MIDWAY — A team of engineers is preparing its draft report on Liberty County’s water needs for the future, and Midway City Council members were told those demands could outpace their capacity in the coming years.

City engineer Trent Long, who along with Paul Simonton, Marcus Sack and Chris Stovall of Thomas and Hutton makes up a technical committee for the local water resources council, are close to completing a draft look at the water needs, particularly on the east end of the county, and how to meet those upcoming needs.

The engineers looked at a two-year projection and a five-year projection and ultimately will forecast water needs for 10 years out, Long told Midway City Council member Monday. Meeting those needs, even for two years out, won’t be easy, according to Long.

“It is going to take a lot of coordination,” he said, “a lot of political coordination and a lot of political cooperation to work.”

Currently, the city can withdraw up to 550,000 gallons per day from groundwater sources. However, beginning in January 2025, that allocation will be cut to 530,000 gallons per day.

While the average usage was a little more than 225,000 gallons per day in 2023, a number of development, both residential and commercial, are expected to push that usage higher. In five years, the projected demand from developments — including a gas and convenience store on the east side of I-95, another such development on the western side, plus potential hotels and a housing development underway on Isle of Wight — the demand could reach 550,000 gallons a day, leaving the city 20,000 gallons a day short on capacity.

Long said he is constantly getting questions about potential hotels and Jones Petroleum has submitted its plans for developing property on Highway 84 near the I-95 interchange.

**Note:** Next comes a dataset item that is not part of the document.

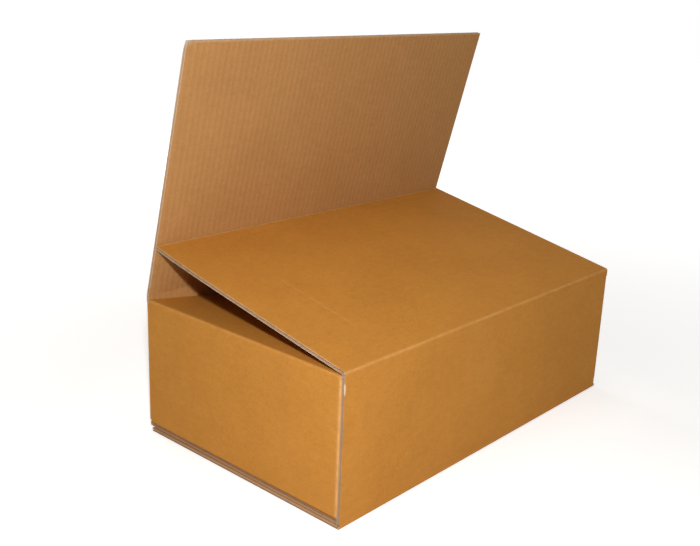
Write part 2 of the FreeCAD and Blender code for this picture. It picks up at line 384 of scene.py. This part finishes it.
def make_piece(name, layers, lines, shift, shape=None):
    """Joins the layers into one piece with the board's own map, folds painted paler for rubbing and highlight,
    and papers.
    """
    bm = bmesh.new()
    for part in layers:
        bm.from_mesh(part)
        bpy.data.meshes.remove(part)
    mesh = bpy.data.meshes.new(name)
    bm.to_mesh(mesh)
    bm.free()
    places = values(mesh.vertices, "co", 3).astype(float)
    mesh.attributes["wear_and_highlight"].data.foreach_set("value", rubbed_and_highlighted(places, lines).astype(np.float32))
    if shape:
        mesh.vertices.foreach_set("co", shape(places).astype(np.float32).ravel())
    corner = np.zeros(len(mesh.loops), np.int32)
    mesh.loops.foreach_get("vertex_index", corner)
    papers = np.zeros(len(mesh.polygons), np.int32)
    mesh.polygons.foreach_get("material_index", papers)
    paper_of_corner = np.repeat(papers, 4)
    side = np.where(paper_of_corner == INSIDE, INSIDE_SHIFT, 0.0) + shift
    along = values(mesh.attributes["width"].data, "value")[corner] + side
    down = values(mesh.attributes["run"].data, "value")[corner] + side
    board_map = mesh.uv_layers.new(name="board")
    board_map.uv.foreach_set("vector", np.stack([along, down], axis=1).astype(np.float32).ravel())
    for spare in ("skin", "run", "width"):
        mesh.attributes.remove(mesh.attributes[spare])
    mesh.set_sharp_from_angle(angle=math.radians(32))
    for material in PAPERS:
        mesh.materials.append(material)
    piece = bpy.data.objects.new(name, mesh)
    bpy.context.scene.collection.objects.link(piece)
    return piece


FRONT_TURN = RIGHT_ANGLE - FRONT_RISE
WALL_TOP = HINGE_HEIGHT - CREASE_REACH
# Folds and corners painted paler: partly rubbing, partly painted highlight where the rounded folds catch the
# light
FOLD_RUB_AND_HIGHLIGHT, FOLD_REACH = 0.45, 0.0016
CORNER_RUB_AND_HIGHLIGHT, CORNER_REACH = 0.7, 0.003
CUT_RUB, CUT_REACH = 0.85, 0.0008
WHOLE = 1.0
LONG_WALL_ROWS = [0.2, 0.2, 0.2, 0.2, 0.1, 0.04, 0.03, 0.03]
LID_ROWS = [0.08] * 11 + [0.06, 0.03, 0.012, 0.010, 0.008]
fronts = [((0, -HALF_WIDTH, height), X, FOLD_REACH, FOLD_RUB_AND_HIGHLIGHT, WHOLE) for height in (0, HINGE_HEIGHT)]
backs = [((0, HALF_WIDTH, height), X, FOLD_REACH, FOLD_RUB_AND_HIGHLIGHT, WHOLE) for height in (OVER_BACK, HINGE_HEIGHT)]
# A small near-white painted highlight near the top of the front wall's raw edge at the near corner
painted_edge_highlight = ((-HALF_LENGTH, -HALF_WIDTH, 0.1477), Z, 0.0013, 2.4, 0.003)

# Front wall with its outer bottom flap
under_reach = 2 * HALF_WIDTH - UNDER_SHORT
under = Board((0, HALF_WIDTH - UNDER_SHORT, 0), -Y, -Z, X, -UNDER_HALF, UNDER_HALF, -under_reach)
wall = Board((0, -HALF_WIDTH, SLOT), Z, -Y, X, -HALF_LENGTH, HALF_LENGTH - FOLD_ROUND, SLOT)
front_sheet = make_piece("front_sheet", [
    *sheet_of_board(under, [(under_reach, 4), (SLOT, 1)], [RIGHT_ANGLE]),
    *sheet_of_board(wall, [(WALL_TOP - SLOT, LONG_WALL_ROWS)]),
], [*fronts, painted_edge_highlight], 1.0)

# Back wall with its inner bottom flap
over_start = Vector((0, -(HALF_WIDTH - BOARD - OVER_PLAY), OVER_FRONT))
over_end = Vector((0, HALF_WIDTH, OVER_BACK))
over_ahead = (over_end - over_start).normalized()
over_reach = (over_end - over_start).length
over = Board(over_start, over_ahead, over_ahead.cross(X), X, -OVER_HALF, OVER_HALF, OVER_BACK - over_reach)
wall = Board((0, HALF_WIDTH, OVER_BACK + SLOT), Z, Y, X, FOLD_ROUND - HALF_LENGTH, HALF_LENGTH - FOLD_ROUND,
             OVER_BACK + SLOT)
back_sheet = make_piece("back_sheet", [
    *sheet_of_board(over, [(over_reach, 4), (SLOT, 1)], [RIGHT_ANGLE - over_ahead.angle(Y)]),
    *sheet_of_board(wall, [(WALL_TOP - OVER_BACK - SLOT, 5)]),
], backs, 2.0)


def glue_tab():
    """The tab behind the front wall's raw edge, narrower at its free edge."""
    low, high = END_BASE + 2 * BOARD, END_CREASE - 2 * BOARD
    root = HALF_LENGTH - FOLD_ROUND
    tab = Board((0, BOARD - HALF_WIDTH, low), Z, -Y, X, -root, -root + TAB_WIDTH, 0.3)
    layers = sheet_of_board(tab, [(high - low, 1)])
    for part in layers:
        for vert in part.vertices:
            slope = TAB_TAPER * (vert.co.x + root) / TAB_WIDTH
            vert.co.z += slope if vert.co.z < HINGE_HEIGHT / 2 else -slope
    return layers


def end_sheet(sign, front_corner):
    """An end wall with its bottom and top flaps, and the vertical corners beside it."""
    out = X * sign
    side = HALF_LENGTH * sign
    floor_flap = Board((side - sign * END_FLAP, 0, END_BASE), out, -Z, Y, -END_HALF, END_HALF, -END_FLAP)
    wall = Board((side, 0, END_BASE + SLOT), Z, out, Y, FOLD_ROUND - front_corner, HALF_WIDTH - FOLD_ROUND,
                 SLOT)
    top = Board((side, 0, END_CREASE - SLOT), Z, out, Y, -END_HALF, END_HALF, END_CREASE - END_BASE - SLOT)
    layers = [
        *sheet_of_board(floor_flap, [(END_FLAP, 4), (SLOT, 1)], [RIGHT_ANGLE]),
        *sheet_of_board(wall, [(END_CREASE - END_BASE - 2 * SLOT, 5)]),
        *sheet_of_board(top, [(SLOT, 1), (END_FLAP, 5)], [RIGHT_ANGLE + END_DROOP]),
    ]
    for y, face in ((HALF_WIDTH, Y), (-front_corner, -Y)):
        tangent = Vector((side, y, 0)) - face * FOLD_ROUND
        layers += corner_fold(Board(tangent, face, out, Z, END_BASE + SLOT, END_CREASE - SLOT))
    lines = [((side, 0, height), Y, FOLD_REACH, FOLD_RUB_AND_HIGHLIGHT, WHOLE) for height in (END_BASE, END_CREASE)]
    lines += [((side, y, 0), Z, CORNER_REACH, CORNER_RUB_AND_HIGHLIGHT, WHOLE) for y in (HALF_WIDTH, -front_corner)]
    return layers, lines


layers, lines = end_sheet(-1, HALF_WIDTH - BOARD)
left_sheet = make_piece("left_sheet", layers + glue_tab(), lines, 3.0)
layers, lines = end_sheet(1, HALF_WIDTH)
right_sheet = make_piece("right_sheet", layers, lines, 4.0)

# Lids, from beyond their creases to their free edges
front_ahead = Vector((0, math.cos(FRONT_RISE), math.sin(FRONT_RISE)))
front_hinge = Vector((0, -HALF_WIDTH, HINGE_HEIGHT))
back_ahead = Vector((0, -math.sin(BACK_LEAN), math.cos(BACK_LEAN)))
back_hinge = Vector((0, HALF_WIDTH, HINGE_HEIGHT))


def twisted(places):
    """The front lid isn't flat or square: its left side sags a little and curls up at the tip."""
    share = np.clip((places - np.array(front_hinge)) @ np.array(front_ahead) / FRONT_DEPTH, 0, 1)
    left = 0.5 - 0.5 * places[:, 0] / LID_HALF
    lift = left * (LID_CURL * share ** 8 - LID_SAG * share ** 2 * (1 - share))
    skew = np.outer(LID_SKEW * share ** 2, np.array(-X))
    return places + np.outer(lift, np.array(X.cross(front_ahead))) + skew


def crushed(places):
    """The back lid's left top corner is crushed a little towards the inside."""
    corner = np.array(back_hinge + back_ahead * BACK_DEPTH - X * LID_HALF)
    out = np.array(-X.cross(back_ahead))
    away = places - corner
    away -= np.outer(away @ out, out)
    share = np.clip(1 - np.linalg.norm(away, axis=1) / CRUSHED_CORNER, 0, 1)
    return places - np.outer(CRUSH * share, out)


def lid(name, hinge, ahead, out, depth, lines, shift, shape):
    """A lid with its cut edges rubbed pale."""
    board = Board(hinge + ahead * CREASE_REACH, ahead, out, X, -LID_HALF, LID_HALF, HINGE_HEIGHT + CREASE_REACH)
    cuts = []
    for rim in (hinge, hinge - out * BOARD):
        cuts += [(rim + X * side * LID_HALF, ahead, CUT_REACH, CUT_RUB, WHOLE) for side in (-1, 1)]
        cuts.append((rim + ahead * depth, X, CUT_REACH, CUT_RUB, WHOLE))
    layers = sheet_of_board(board, [(depth - CREASE_REACH, LID_ROWS)])
    return make_piece(name, layers, lines + cuts, shift, shape)


def crease(name, y, out, turn, lines, shift):
    """The bent board between a long wall and its lid."""
    board = Board((0, y, WALL_TOP), Z, out, X, -LID_HALF, LID_HALF, WALL_TOP)
    return make_piece(name, sheet_of_board(board, [(CREASE_REACH, 4)] * 2, [turn]), lines, shift)


# A faint pale line painted on the front lid: painted highlight along a slight crease
painted_crease_highlight = (front_hinge + front_ahead * 0.1215 - X * 0.173, front_ahead, 0.0011, 0.22, 0.0465)
front_lid = lid("front_lid", front_hinge, front_ahead, X.cross(front_ahead), FRONT_DEPTH, [*fronts, painted_crease_highlight], 1.0,
                twisted)
crushed_spot = (back_hinge + back_ahead * BACK_DEPTH - X * LID_HALF, X, 0.006, 0.9, 0.004)
back_lid = lid("back_lid", back_hinge, back_ahead, -X.cross(back_ahead), BACK_DEPTH,
               [*backs, crushed_spot], 2.0, crushed)
front_crease = crease("front_crease", -HALF_WIDTH, -Y, FRONT_TURN, fronts, 1.0)
back_crease = crease("back_crease", HALF_WIDTH, Y, BACK_LEAN, backs, 2.0)

for piece in (front_sheet, back_sheet, left_sheet, right_sheet):
    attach(piece, "box_body")
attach(front_lid, "front_flap")
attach(back_lid, "back_flap")
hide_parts("box_body")
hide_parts("front_flap")
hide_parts("back_flap")
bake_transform(front_crease, "box_body", "front_flap", start=front_hinge - Z * CREASE_BEND,
         end=front_hinge + front_ahead * CREASE_BEND)
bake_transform(back_crease, "box_body", "back_flap", start=back_hinge - Z * CREASE_BEND,
         end=back_hinge + back_ahead * CREASE_BEND)

# Floor, shown nearly white far away, with the box's shadow kept near it
NEAR_GLOW, FAR_GLOW = 0.50, 0.91
floor_mesh = bmesh.new()
bmesh.ops.create_grid(floor_mesh, x_segments=1, y_segments=1, size=6.0)
bmesh.ops.translate(floor_mesh, verts=floor_mesh.verts[:], vec=(0, 0, -0.0003))
mesh = bpy.data.meshes.new("floor")
floor_mesh.to_mesh(mesh)
floor_mesh.free()
floor = bpy.data.objects.new("floor", mesh)
bpy.context.scene.collection.objects.link(floor)
pale = bpy.data.materials.new("pale_floor")
pale.use_nodes = True
tree = pale.node_tree
shader = tree.nodes["Principled BSDF"]
shader.inputs["Base Color"].default_value = (0.8, 0.8, 0.8, 1)
shader.inputs["Roughness"].default_value = 0.9
shader.inputs["Specular IOR Level"].default_value = 0.1
shader.inputs["Emission Color"].default_value = (1, 1, 1, 1)
rays = node(tree, "ShaderNodeLightPath")
shown = maths(tree, "MAXIMUM", rays.outputs["Is Camera Ray"], rays.outputs["Is Glossy Ray"])
shown = maths(tree, "MAXIMUM", shown, rays.outputs["Is Transmission Ray"])
spot = node(tree, "ShaderNodeTexCoord").outputs["Object"]
away = node(tree, "ShaderNodeVectorMath", {"operation": "LENGTH"}, i0=spot).outputs["Value"]
glow = node(tree, "ShaderNodeMapRange", i0=away, i1=0.4, i2=1.5, i3=NEAR_GLOW, i4=FAR_GLOW).outputs[0]
tree.links.new(maths(tree, "MULTIPLY", shown, glow), shader.inputs["Emission Strength"])
mesh.materials.append(pale)

# Light: a small lamp above the camera, a wide one overhead, a wide one behind, and soft light all round
world = bpy.data.worlds.new("studio")
bpy.context.scene.world = world
world.use_nodes = True
tree = world.node_tree
rays = node(tree, "ShaderNodeLightPath")
shown = maths(tree, "MAXIMUM", rays.outputs["Is Camera Ray"], rays.outputs["Is Glossy Ray"])
shown = maths(tree, "MAXIMUM", shown, rays.outputs["Is Transmission Ray"])
AMBIENT = 0.11
strength = maths(tree, "ADD", maths(tree, "MULTIPLY", shown, 1 - AMBIENT), AMBIENT)
sky = tree.nodes["Background"]
sky.inputs["Color"].default_value = (1, 1, 1, 1)
tree.links.new(strength, sky.inputs["Strength"])

# Camera, fitted to the box's corners and edges
AZIMUTH, ELEVATION, ROLL = (math.radians(angle) for angle in (-48.443, 17.084, 2.204))
FOCAL_PIXELS, PICTURE_WIDTH = 961.354, 700
back_way = Vector((math.sin(AZIMUTH) * math.cos(ELEVATION), -math.cos(AZIMUTH) * math.cos(ELEVATION),
                   math.sin(ELEVATION)))
flat_right = (-back_way).cross(Z).normalized()
flat_up = flat_right.cross(-back_way)
right = flat_right * math.cos(ROLL) + flat_up * math.sin(ROLL)
up = flat_up * math.cos(ROLL) - flat_right * math.sin(ROLL)
eye = Vector((-0.856302, -0.688574, 0.509125))
camera_data = bpy.data.cameras.new("camera")
camera_data.sensor_width = 36
camera_data.lens = FOCAL_PIXELS * 36 / PICTURE_WIDTH
camera = bpy.data.objects.new("camera", camera_data)
camera.matrix_world = Matrix.Translation(eye) @ Matrix((right, up, back_way)).transposed().to_4x4()
bpy.context.scene.collection.objects.link(camera)
bpy.context.scene.camera = camera


def lamp(name, place, target, size, power, colour=(1, 1, 1)):
    data = bpy.data.lights.new(name, "AREA")
    data.color = colour
    data.shape = "DISK"
    data.size = size
    data.energy = power
    made = bpy.data.objects.new(name, data)
    made.location = place
    made.visible_camera = False
    made.rotation_mode = "QUATERNION"
    made.rotation_quaternion = (Vector(target) - Vector(place)).to_track_quat("-Z", "Y")
    bpy.context.scene.collection.objects.link(made)


lamp("key", (-0.85, -0.70, 0.671), (0, 0, 0.12), 0.05, 10.6)
lamp("overhead", (0, 0.1, 2.2), (0, 0, 0), 1.5, 7.5, (1.0, 0.95, 0.82))
lamp("back", (0.4, 2.2, 0.5), (0, 0, 0.15), 0.9, 16.0)

bpy.context.scene.view_settings.view_transform = "Standard"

And in 20 years, the city could be more than 940,000 gallons short on a daily basis of its needed groundwater capacity.

“You could very easily run short of water. I think you’re OK for a five-year period,” Long said. “But as these other things come and you start looking at your 10-year growth, how are we going to get that water? Once you get to 70-80% of your capacity, you need to start looking at other ways to get more water.”

As a “yellow zone” county under the state Environmental Protection Division’s, further groundwater withdrawals from the Floridan aquifer are capped. Hinesville has a pact in place with Long County to drill a well in Long County just across the county line to supply water to the city’s westside. Riceboro has had an agreement with McIntosh County for a well there that supplies 1 million gallons a day.

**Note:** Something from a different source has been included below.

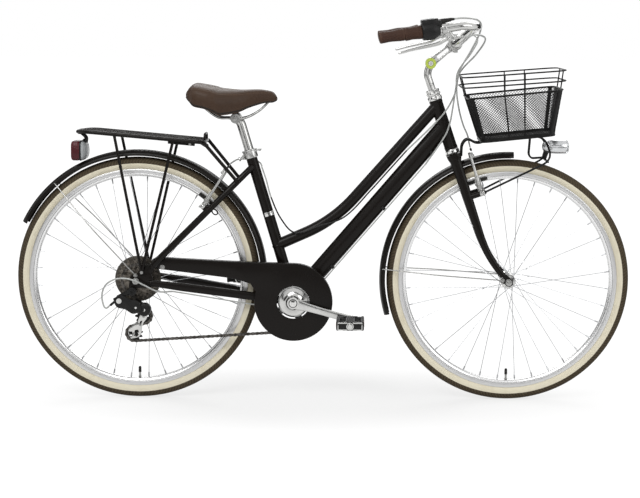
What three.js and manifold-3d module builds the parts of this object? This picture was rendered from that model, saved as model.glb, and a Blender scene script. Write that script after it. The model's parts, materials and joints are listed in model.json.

Riceboro officials sent a letter to Midway asking if there was interest in getting water from Riceboro. Midway has indicated they would be interested. But there are still a number of details to be negotiated.

“Ownership, funding, rates, we still have to work that out,” Long said.

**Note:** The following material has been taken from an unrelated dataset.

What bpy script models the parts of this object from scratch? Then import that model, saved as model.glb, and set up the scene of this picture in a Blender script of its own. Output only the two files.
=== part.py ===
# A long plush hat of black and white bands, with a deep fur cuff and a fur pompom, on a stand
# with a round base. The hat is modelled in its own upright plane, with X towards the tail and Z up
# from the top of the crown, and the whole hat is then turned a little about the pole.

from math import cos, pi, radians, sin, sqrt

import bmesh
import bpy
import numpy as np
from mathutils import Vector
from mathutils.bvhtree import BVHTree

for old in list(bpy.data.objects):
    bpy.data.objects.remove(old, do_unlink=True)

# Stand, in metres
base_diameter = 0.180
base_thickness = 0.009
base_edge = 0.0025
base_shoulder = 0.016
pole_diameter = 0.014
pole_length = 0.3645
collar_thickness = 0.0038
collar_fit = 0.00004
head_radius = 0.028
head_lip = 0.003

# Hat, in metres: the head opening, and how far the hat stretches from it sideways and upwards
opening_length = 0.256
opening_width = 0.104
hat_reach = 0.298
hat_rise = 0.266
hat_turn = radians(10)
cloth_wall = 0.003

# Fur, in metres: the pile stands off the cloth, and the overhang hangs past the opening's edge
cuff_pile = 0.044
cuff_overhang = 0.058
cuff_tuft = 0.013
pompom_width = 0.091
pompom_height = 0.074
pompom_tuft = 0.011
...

Should Midway and Riceboro go forward with the plans, a trunk line could be installed along Barrington Ferry Road and ultimately, Midway would have a 1 million gallon tank just inside its southern city limits. The Liberty County Development Authority also will need water, perhaps another 2 million gallons per day, in the next five years, the technical committee speculated, and SNF could consume much if not all of Riceboro’s 1 million gallons per day. Long said the city could sink wells into the Miocene layer, but those wells could wind up not producing much water at all, if any.

Midway Mayor Levern Clancy inquired about using grants to provide more water and what fees can be applied to the end users, such as aid in construction fees.

Long suggested sending another letter to Riceboro that doesn’t lock Midway into a contract but shows the EPD what the city’s needs are.

Along with addressing the water needs, more wastewater capacity also has to be obtained, Long pointed out.

“Sewer-wise we’re in just a bad a shape, if not worse, than with water,” he said.

Long said a threepronged approach that includes expanding sprayfields, getting waste load allocations and providing more reuse water is a potential solution. DS Smith, formerly Interstate Paper, uses reuse water — waste water that has been treated to a level where it can come into contact with people safely — and SNF also may have the capacity to use some reuse, Long added. The LCDA has a lot of “purple pipe,” the color of pipe associated with reuse lines, Long said.

“You’ve get to treat it and get it to them,” he said.